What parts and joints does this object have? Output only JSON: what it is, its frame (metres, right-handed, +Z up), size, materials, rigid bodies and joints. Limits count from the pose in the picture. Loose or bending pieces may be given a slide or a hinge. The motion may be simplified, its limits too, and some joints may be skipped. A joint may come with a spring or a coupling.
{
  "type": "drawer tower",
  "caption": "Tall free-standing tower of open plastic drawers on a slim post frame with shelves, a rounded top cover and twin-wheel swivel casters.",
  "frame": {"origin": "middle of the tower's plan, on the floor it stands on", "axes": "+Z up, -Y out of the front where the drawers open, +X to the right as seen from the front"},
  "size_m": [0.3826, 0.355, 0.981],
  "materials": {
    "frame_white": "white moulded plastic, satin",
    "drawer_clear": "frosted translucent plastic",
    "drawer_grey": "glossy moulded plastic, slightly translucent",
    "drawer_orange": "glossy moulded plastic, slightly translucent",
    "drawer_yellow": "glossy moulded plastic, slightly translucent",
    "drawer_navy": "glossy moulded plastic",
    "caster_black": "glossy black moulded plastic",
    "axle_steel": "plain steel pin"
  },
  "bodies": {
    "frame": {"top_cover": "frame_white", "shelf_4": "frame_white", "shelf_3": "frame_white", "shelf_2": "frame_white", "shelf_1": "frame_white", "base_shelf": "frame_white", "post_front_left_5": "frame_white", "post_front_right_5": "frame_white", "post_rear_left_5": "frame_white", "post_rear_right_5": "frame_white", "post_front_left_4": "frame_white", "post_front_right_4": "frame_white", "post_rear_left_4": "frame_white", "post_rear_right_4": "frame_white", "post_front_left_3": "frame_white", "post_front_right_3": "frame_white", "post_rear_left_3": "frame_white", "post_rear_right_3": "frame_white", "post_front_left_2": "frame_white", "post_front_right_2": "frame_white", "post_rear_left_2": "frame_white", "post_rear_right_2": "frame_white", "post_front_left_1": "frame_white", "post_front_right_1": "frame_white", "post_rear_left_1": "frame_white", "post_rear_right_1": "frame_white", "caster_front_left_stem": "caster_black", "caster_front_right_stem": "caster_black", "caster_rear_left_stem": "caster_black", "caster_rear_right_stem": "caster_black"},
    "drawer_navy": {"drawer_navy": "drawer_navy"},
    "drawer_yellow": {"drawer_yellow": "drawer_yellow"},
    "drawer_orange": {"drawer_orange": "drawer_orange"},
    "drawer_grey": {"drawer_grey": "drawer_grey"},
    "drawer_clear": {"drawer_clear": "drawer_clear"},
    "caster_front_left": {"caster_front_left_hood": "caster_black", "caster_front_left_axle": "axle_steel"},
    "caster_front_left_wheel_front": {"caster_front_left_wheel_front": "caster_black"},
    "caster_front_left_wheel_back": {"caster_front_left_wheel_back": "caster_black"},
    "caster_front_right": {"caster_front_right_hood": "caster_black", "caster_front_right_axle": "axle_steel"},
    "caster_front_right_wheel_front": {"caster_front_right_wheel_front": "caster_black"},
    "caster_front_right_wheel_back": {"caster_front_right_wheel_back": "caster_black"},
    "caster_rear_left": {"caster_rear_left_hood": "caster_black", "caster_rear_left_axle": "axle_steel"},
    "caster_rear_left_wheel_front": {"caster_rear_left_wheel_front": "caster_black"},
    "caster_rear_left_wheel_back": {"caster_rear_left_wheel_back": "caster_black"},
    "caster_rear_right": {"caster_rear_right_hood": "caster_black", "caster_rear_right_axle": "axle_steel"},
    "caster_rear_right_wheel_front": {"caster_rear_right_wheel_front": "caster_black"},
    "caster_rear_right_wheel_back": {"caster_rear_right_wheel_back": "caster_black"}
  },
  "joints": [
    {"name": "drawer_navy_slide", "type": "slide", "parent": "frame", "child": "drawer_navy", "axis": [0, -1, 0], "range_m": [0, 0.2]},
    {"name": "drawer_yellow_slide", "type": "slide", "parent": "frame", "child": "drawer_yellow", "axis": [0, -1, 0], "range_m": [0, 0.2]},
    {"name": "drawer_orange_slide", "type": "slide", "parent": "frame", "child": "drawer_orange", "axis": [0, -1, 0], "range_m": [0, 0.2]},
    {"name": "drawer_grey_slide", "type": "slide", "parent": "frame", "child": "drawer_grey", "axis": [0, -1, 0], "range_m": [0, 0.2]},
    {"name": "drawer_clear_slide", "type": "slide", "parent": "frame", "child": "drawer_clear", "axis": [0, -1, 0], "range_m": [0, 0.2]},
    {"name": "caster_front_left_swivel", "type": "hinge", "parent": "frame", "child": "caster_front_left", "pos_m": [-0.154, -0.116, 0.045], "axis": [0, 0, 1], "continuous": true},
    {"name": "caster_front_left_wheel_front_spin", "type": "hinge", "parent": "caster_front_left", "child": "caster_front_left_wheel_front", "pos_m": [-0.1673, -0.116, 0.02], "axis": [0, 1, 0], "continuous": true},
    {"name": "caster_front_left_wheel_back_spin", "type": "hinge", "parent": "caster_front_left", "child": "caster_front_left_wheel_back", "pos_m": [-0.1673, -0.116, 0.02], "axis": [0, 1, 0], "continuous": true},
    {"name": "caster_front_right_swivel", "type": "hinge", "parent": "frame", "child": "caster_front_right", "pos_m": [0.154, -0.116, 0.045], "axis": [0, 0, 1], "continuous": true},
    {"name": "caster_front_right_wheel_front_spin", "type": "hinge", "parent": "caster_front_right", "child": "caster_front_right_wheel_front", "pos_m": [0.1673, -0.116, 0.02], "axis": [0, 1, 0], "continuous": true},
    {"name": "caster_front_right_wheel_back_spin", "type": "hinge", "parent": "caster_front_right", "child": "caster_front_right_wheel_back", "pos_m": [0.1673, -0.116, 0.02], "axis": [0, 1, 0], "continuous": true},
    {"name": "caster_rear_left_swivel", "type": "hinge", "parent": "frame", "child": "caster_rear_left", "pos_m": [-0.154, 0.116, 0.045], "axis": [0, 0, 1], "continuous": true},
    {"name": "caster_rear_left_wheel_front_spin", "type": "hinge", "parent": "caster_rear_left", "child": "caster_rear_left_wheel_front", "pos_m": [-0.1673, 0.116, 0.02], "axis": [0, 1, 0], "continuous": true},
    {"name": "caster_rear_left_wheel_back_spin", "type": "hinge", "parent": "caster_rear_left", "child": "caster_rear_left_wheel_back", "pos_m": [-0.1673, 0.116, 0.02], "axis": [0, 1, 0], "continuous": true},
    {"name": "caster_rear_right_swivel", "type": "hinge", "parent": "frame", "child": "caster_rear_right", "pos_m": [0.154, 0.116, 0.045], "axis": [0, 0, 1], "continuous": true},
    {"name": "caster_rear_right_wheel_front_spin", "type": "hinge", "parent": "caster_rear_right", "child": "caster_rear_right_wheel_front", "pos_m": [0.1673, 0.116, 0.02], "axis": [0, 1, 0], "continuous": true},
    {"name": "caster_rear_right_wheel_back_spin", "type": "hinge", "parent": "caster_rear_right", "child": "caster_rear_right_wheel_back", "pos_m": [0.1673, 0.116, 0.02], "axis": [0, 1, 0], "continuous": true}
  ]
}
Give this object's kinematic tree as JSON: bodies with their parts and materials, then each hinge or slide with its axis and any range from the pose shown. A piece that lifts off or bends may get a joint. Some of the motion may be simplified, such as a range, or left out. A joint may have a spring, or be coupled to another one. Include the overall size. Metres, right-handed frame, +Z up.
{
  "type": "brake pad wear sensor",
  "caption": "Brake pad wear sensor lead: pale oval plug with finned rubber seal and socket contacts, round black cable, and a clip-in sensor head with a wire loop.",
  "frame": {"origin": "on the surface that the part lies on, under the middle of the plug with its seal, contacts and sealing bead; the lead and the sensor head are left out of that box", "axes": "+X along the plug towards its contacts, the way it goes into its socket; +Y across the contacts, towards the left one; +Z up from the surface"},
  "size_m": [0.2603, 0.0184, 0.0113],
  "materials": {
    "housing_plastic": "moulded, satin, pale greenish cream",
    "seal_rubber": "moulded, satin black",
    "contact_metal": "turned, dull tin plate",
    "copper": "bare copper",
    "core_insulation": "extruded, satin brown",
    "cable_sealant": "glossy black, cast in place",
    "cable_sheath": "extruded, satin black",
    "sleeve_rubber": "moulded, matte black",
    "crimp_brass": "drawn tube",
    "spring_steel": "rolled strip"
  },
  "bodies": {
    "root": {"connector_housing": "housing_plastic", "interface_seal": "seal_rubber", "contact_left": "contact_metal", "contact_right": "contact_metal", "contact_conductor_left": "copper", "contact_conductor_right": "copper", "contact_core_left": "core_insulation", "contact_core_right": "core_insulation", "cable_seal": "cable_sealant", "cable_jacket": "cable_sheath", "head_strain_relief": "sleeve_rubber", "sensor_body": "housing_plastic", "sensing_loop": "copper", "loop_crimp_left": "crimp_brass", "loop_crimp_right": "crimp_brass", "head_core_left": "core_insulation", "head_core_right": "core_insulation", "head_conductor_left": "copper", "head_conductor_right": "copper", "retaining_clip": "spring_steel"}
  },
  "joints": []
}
==
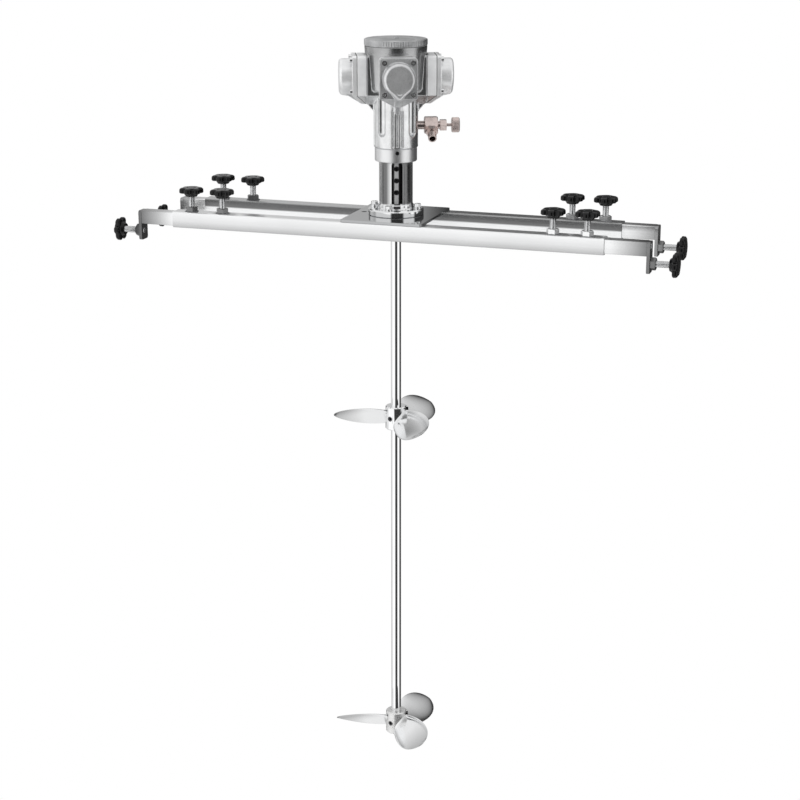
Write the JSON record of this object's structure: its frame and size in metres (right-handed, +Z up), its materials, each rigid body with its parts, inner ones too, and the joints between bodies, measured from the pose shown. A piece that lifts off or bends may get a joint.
--
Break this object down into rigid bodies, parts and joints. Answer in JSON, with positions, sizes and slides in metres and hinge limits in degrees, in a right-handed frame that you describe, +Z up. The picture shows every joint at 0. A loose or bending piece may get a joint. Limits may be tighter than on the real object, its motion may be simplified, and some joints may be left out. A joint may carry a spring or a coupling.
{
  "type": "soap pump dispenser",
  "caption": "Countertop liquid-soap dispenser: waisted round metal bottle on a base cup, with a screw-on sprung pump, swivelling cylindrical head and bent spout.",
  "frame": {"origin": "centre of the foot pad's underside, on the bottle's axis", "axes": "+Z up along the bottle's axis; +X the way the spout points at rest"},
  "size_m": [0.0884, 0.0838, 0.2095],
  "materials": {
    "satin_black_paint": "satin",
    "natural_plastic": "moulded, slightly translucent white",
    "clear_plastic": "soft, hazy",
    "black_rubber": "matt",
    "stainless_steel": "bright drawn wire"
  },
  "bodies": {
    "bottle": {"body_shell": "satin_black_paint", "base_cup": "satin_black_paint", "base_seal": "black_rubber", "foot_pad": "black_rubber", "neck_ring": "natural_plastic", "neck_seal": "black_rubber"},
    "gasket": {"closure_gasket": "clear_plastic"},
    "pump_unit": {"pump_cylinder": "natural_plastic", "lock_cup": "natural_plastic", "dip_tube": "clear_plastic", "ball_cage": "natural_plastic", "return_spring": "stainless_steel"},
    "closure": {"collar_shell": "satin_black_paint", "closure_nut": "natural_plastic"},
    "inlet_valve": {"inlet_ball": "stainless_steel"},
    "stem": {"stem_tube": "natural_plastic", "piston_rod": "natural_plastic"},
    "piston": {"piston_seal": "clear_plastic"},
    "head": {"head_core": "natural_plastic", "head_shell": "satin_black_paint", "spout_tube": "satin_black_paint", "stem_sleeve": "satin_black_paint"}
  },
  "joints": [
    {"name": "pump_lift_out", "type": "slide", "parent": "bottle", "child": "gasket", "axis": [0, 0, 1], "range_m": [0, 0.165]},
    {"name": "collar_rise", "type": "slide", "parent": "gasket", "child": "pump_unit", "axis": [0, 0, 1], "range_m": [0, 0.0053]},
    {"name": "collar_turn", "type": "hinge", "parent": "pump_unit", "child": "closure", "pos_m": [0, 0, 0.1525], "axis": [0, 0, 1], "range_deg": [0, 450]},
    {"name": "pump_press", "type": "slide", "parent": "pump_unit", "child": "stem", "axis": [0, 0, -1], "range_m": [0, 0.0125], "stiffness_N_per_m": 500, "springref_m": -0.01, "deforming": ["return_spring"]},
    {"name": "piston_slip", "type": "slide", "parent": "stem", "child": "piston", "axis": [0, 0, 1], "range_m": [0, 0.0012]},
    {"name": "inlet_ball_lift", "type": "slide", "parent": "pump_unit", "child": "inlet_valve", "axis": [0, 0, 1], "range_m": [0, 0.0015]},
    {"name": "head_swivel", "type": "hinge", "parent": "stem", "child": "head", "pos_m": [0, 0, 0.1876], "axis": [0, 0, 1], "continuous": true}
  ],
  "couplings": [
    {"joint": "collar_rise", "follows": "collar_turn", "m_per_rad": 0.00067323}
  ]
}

— Problem description —
Count every line in the preceding entries where the string "bends" appears, then state only the total.

— Solution for this task —
2